Livin the cardboard dream
show me a job that will offer me 80 grand a year with full benefits, job security, advancement opportunities, paid sick days, personal days, weeks of vacation, a pension, and where i dont have to work weekends, late nights, or holidays. im dead serious, throw some at me, ill look into it.
From the numbers you quoted from the drivers, it sounds like a cake walk compared to Spokane. 120 stops...I could be done with those by lunch. Only 20 or 30 pickups? How are the managers not stressing cutting routes to make the numbers look better? Trust me it's on the way. What you need to understand is the folks that are complaining about the job have worked there for many years and have watched the slow deterioration of this once great company. Don't get me wrong, I love my job, but I've been here a mere 13 years and even I can see the company falling apart at the seams. It all started when UPS went public and as if by magic they had to answer to shareholders and make the numbers look good for investors. Investors don't have clue one about the job. Numbers don't have a place in reality simply because they're too many people involved in the job to make accurate numbers. They're a good baseline to follow, but they want you to achieve those numbers as if lives are in the balance. Aside from all of that, the job is fantastic.
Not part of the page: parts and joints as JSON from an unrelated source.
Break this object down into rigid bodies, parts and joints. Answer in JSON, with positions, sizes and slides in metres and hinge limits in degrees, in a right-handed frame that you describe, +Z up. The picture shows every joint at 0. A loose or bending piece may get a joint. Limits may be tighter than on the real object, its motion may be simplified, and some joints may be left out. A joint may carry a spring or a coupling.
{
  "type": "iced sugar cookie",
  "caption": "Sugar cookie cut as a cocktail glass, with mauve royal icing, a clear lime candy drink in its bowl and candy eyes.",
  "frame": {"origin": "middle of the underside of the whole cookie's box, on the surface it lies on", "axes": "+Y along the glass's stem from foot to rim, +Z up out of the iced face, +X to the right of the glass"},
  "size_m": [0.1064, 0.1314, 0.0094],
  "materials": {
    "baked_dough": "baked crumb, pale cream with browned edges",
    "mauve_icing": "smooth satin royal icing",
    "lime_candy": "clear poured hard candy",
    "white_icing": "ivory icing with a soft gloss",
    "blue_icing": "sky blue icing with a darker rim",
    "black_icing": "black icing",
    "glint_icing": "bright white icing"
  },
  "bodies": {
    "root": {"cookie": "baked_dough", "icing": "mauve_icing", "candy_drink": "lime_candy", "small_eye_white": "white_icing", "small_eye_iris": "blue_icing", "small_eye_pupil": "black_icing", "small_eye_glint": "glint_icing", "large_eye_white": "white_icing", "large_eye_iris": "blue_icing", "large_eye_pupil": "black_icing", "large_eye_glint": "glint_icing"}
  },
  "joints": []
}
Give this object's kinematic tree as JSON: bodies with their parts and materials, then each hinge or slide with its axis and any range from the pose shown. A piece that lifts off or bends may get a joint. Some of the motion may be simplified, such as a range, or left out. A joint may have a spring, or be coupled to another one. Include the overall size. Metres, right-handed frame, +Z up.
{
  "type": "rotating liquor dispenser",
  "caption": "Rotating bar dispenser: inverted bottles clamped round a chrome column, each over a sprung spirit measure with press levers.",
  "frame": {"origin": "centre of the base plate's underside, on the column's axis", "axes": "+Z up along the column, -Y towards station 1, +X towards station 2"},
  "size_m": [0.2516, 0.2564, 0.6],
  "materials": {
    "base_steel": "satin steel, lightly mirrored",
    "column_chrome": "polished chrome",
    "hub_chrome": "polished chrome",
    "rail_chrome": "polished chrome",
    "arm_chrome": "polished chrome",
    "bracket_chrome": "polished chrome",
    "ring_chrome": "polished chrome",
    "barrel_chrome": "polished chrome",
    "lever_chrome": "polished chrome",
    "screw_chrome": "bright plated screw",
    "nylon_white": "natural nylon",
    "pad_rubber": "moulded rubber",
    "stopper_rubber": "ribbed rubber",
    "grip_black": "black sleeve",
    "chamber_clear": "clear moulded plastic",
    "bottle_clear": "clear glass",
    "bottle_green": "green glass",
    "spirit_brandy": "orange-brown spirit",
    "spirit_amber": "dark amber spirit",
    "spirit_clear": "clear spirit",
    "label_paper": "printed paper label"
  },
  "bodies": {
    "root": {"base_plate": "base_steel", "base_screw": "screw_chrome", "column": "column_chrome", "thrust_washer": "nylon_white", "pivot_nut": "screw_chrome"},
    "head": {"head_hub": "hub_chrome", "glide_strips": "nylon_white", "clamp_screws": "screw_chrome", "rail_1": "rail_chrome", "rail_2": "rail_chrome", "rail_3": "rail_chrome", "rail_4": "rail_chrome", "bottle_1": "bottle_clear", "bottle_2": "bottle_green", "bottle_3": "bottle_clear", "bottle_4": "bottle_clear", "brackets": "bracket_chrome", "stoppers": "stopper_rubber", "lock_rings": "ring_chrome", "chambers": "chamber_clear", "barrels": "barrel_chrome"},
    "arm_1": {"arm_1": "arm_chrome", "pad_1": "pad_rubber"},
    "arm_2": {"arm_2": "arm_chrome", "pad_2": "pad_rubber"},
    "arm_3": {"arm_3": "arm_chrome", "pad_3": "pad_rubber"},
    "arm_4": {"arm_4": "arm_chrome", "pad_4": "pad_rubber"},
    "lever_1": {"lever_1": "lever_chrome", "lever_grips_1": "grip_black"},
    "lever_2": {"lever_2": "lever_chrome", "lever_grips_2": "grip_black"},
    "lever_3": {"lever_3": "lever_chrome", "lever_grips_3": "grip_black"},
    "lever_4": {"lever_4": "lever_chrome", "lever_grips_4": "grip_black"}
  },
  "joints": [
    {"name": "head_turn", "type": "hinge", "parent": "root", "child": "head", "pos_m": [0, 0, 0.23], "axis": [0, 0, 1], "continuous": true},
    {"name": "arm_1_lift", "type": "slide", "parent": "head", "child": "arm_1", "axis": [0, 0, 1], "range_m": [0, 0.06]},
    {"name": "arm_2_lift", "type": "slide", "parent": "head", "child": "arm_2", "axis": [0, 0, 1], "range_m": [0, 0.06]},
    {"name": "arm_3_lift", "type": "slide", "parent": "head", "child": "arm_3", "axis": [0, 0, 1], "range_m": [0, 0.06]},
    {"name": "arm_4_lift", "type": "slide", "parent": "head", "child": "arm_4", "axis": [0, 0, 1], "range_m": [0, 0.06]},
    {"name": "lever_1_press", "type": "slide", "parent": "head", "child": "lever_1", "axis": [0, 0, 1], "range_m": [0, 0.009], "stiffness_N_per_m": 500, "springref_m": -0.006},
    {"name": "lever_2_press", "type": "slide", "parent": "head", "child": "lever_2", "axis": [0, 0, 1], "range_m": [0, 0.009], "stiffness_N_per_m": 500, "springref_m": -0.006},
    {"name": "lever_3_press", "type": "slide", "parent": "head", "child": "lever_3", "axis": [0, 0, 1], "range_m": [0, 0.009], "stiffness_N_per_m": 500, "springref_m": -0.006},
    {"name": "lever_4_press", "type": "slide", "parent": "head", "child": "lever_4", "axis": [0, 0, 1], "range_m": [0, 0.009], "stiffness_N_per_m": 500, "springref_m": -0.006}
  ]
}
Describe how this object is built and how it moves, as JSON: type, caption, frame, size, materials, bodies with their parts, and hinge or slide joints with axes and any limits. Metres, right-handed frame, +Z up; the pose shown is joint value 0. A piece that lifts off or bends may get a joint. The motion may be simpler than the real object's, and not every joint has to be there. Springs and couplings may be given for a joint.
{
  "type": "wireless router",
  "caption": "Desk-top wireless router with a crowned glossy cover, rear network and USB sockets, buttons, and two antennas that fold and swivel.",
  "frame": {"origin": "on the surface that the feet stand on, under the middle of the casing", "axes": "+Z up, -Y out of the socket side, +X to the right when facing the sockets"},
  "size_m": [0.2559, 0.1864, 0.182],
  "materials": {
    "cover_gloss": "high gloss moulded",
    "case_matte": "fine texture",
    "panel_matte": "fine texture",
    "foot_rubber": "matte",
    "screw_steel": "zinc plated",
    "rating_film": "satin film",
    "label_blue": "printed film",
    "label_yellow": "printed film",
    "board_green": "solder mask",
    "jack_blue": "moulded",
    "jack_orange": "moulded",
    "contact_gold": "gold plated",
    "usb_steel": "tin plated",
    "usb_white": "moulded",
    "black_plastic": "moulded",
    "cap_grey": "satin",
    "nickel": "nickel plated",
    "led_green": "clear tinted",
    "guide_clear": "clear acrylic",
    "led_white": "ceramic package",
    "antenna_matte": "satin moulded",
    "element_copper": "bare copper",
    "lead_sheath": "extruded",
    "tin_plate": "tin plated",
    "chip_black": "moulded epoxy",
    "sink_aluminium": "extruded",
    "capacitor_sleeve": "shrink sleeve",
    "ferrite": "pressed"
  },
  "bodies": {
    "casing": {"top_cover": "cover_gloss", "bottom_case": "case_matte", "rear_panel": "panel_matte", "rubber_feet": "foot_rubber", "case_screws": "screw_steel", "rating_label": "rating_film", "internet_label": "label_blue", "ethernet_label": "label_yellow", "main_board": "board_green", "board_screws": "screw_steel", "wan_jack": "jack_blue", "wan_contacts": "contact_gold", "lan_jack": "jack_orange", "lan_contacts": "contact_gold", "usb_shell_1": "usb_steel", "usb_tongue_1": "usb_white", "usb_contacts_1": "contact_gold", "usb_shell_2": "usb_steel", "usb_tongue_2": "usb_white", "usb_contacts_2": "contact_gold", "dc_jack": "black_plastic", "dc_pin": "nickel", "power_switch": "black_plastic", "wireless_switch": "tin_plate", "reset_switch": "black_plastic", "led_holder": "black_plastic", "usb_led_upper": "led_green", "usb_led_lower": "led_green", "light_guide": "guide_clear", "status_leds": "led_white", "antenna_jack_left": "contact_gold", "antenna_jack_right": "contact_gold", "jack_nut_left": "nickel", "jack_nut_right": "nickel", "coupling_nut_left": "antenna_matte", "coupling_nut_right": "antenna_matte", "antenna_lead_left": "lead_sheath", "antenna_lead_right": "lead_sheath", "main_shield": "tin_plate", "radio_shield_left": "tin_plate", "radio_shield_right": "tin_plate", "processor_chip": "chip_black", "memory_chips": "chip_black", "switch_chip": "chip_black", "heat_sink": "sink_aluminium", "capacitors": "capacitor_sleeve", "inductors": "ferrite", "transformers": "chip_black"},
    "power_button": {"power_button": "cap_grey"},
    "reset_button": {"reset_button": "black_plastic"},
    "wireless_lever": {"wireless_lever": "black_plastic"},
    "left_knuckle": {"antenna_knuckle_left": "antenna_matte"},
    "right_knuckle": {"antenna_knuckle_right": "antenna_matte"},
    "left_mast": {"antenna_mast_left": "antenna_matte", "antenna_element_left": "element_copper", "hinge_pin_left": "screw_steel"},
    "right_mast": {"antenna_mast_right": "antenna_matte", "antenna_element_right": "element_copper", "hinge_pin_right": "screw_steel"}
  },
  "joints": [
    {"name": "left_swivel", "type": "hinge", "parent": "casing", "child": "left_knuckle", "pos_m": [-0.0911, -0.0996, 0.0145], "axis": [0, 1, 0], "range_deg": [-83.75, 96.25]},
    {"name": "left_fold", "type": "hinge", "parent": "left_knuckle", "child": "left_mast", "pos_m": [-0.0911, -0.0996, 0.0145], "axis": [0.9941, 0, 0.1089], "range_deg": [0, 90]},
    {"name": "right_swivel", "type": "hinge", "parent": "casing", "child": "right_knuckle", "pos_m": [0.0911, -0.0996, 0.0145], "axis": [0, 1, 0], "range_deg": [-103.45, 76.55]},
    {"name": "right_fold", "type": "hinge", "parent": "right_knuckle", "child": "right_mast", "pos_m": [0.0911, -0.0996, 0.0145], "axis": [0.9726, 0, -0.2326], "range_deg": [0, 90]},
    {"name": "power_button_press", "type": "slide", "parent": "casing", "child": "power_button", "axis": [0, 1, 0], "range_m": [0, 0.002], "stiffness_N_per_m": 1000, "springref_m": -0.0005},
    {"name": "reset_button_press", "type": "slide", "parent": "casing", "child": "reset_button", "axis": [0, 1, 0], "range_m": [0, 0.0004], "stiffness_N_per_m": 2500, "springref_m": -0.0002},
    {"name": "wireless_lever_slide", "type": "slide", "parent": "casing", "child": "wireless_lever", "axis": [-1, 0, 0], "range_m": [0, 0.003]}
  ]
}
Good pay, good benefits, weekends off (unless Christmas Eve is on a Saturday,) but it's not what it used to be and that's where some of the guys complaining are coming from. It used to be that 100 stops and your pickup route was a dispatched 8.5 day. Now, with PAS and the vaunted telematics system 125 stops and full pickups is considered 8.5 dispatched day. What changed? The stops didn't move closer together...the businesses didn't move closer together...just the numbers changed. Average stops per car in Spokane is 135 right now. When I started driving 4 years ago, it was 118. Can you see where we can start bitching yet? Have some perspective. But by all means, it's still better than a lot of places to work, but understand where these guys are coming from.